We went through a digital data collection process as described below:
Compilation of a file with streaming URLs for a number of radio stations whose streaming URLs were easily accessible
Writing a Python script to get to each of those streaming URLs and record the data for an hour at a time
Writing a cron job to run this script every top of the hour, for most of the hours of the day
Storing the data
By now you could be wondering about the huge amount of storage space that all this data would take up with time. In order to save storage space, a data retention policy is required. A data retention policy within an organization is a set of guidelines that describes which data will be archived, how long it will be kept, what happens to the data at the end of the retention period, and other factors concerning the retention of the data.

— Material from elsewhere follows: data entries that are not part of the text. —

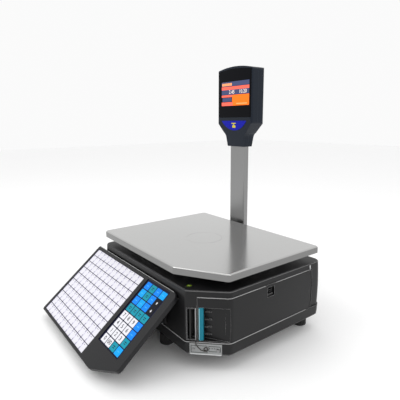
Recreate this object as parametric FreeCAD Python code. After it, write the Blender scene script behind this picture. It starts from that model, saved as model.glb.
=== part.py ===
"""Retail label-printing price scale with a pole display. Millimetres, +Z up, table top at z = 0.

The shapes are drawn in the scale's own layout: X runs left to right and Y front to back from the
front-left corner of the body. Every node is then moved so that the origin lies on the table, under the
centre of the whole scale.
"""
import FreeCAD, Part
import math
import os
from FreeCAD import Vector

# ---------------------------------------------------------------- driving dimensions
# Body
BODY_WIDTH = 382.0
BODY_DEPTH = 301.0
BODY_TOP = 148.0
FOOT_HEIGHT = 28.0
CUT_CORNER_X = 53.0
CUT_CORNER_Y = 55.0
BODY_RADII = (14.0, 5.0, 12.0, 14.0, 14.0)
CROWN = 2.5
WALL = 3.0
TOP_PLATE = 3.0
BASE_RISE = 26.0
RIM_BEVEL = 1.4
BASE_BEVEL = 3.0
BASE_PROUD = 1.9
SHARPEST = 0.8
EDGE_TOLERANCE = 0.01

# Screws that join the housing to the base tray, and their bosses
BOSS_RADIUS = 5.0
HOUSING_SCREW_RADIUS = 1.75
HOUSING_SCREW_GRIP = 12.0
HOUSING_SCREW_INSET = 14.0
HOUSING_SCREW_FRONT_Y = 13.0
HOUSING_SCREW_FRONT_X = 140.0
HOUSING_SCREW_LEFT_Y = 60.0
HOUSING_SCREW_LEFT_REAR = 53.0
HOUSING_SCREW_REAR_INSET = 12.0
HOUSING_SCREW_REAR_X = 182.0
SCREW_HEAD_RADIUS = 3.2
SCREW_HEAD_HEIGHT = 2.4
SCREW_RECESS = 6.0
RECESS_ROOM = 0.4
SCREW_CLEARANCE = 0.3
SCREW_HOLE_ROOM = 4.0

# Vents: upright slots in the rear wall, side slots in the left wall and drain slots in the floor
VENT_COUNT = 9
REAR_VENT_X = 270.0
REAR_VENT_Z = 77.0
REAR_VENT_WIDTH = 3.2
REAR_VENT_HEIGHT = 34.0
REAR_VENT_PITCH = 8.0
SIDE_VENT_Y = 70.0
SIDE_VENT_WIDTH = 3.5
SIDE_VENT_PITCH = 10.0
SIDE_VENT_LOW = 47.0
SIDE_VENT_HIGH = 87.0
FLOOR_SLOT_COUNT = 4
FLOOR_SLOT_X = 90.0
FLOOR_SLOT_Y = 90.0
FLOOR_SLOT_PITCH = 22.0
FLOOR_SLOT_LENGTH = 60.0
FLOOR_SLOT_WIDTH = 5.0
FLOOR_SLOT_RADIUS = 2.4

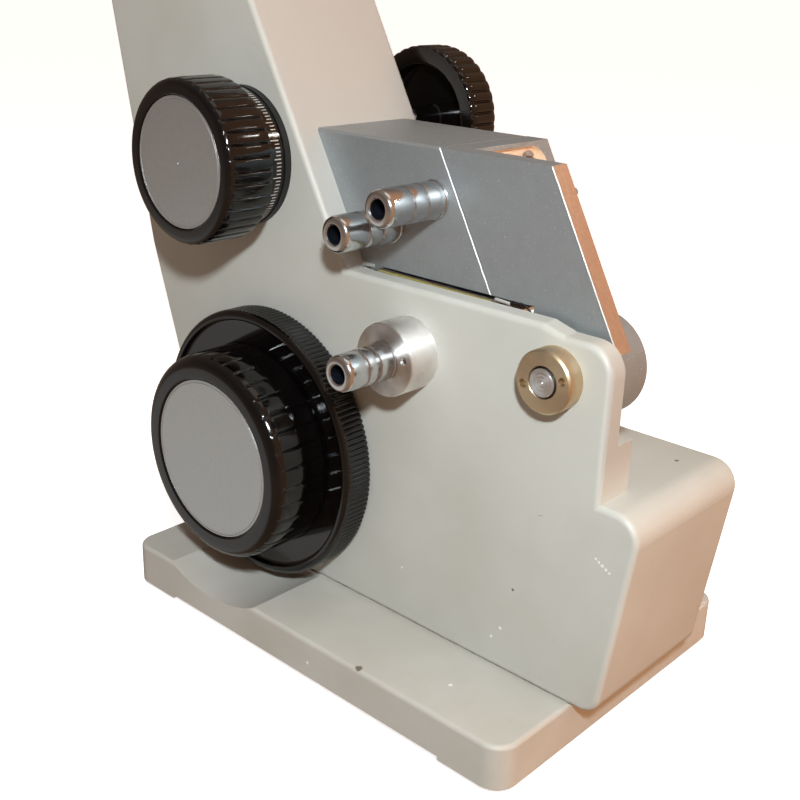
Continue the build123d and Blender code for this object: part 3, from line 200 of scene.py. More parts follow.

In our case here, we store the radio recordings on our server only for the current day. At the end of each day, the recordings are backed up to cloud storage and then deleted from the server.
Before fingerprinting the recordings, we had to find a way to test the accuracy of that method. If the results of fingerprinting say that there are two instances of the advert in a certain recording, we had to know for sure how true that was.
This meant that we would have to have some form of labeled data, labeled by we the human beings, in order to prove the computer right.
We chose out samples of our huge pile of data and annotated them using Audacity, an amazing audio software.
A glimpse into what the data annotation process looks like:
Here is a sample of annotated data for an hour of radio:
As the image shows, there are a lot of different things that go on in just an hour of radio, but what we are looking out for are the Ministry of Health COVID-19 adverts that run for just about a minute. Now that we know that the advert features in this particular hour, we can run the fingerprinting and see if it comes up with the same result.
First, what does fingerprinting even mean?
Audio fingerprinting is the process of digitally condensing an audio signal, generated by extracting acoustic relevant characteristics of a piece of audio content.
The short version of this is that it finds a way of identifying a piece of audio.
For our project, we ran a fingerprinting script using a Python tool called dejavu, with the aim of identifying the instances of the COVID-19 adverts played within the radio recordings.
After this process, what we get is the ability to choose any radio recording and find out the number of times the COVID-19 adverts are played. This can be extended according to what is required at a given time, for example checking how frequently the adverts play on an entire day on a particular radio station, or checking how they are dispersed throughout the day.
In that way, we achieve the goal of tracking the broadcasting of crucial COVID-19 information to the public, to make sure that safety information becomes common knowledge.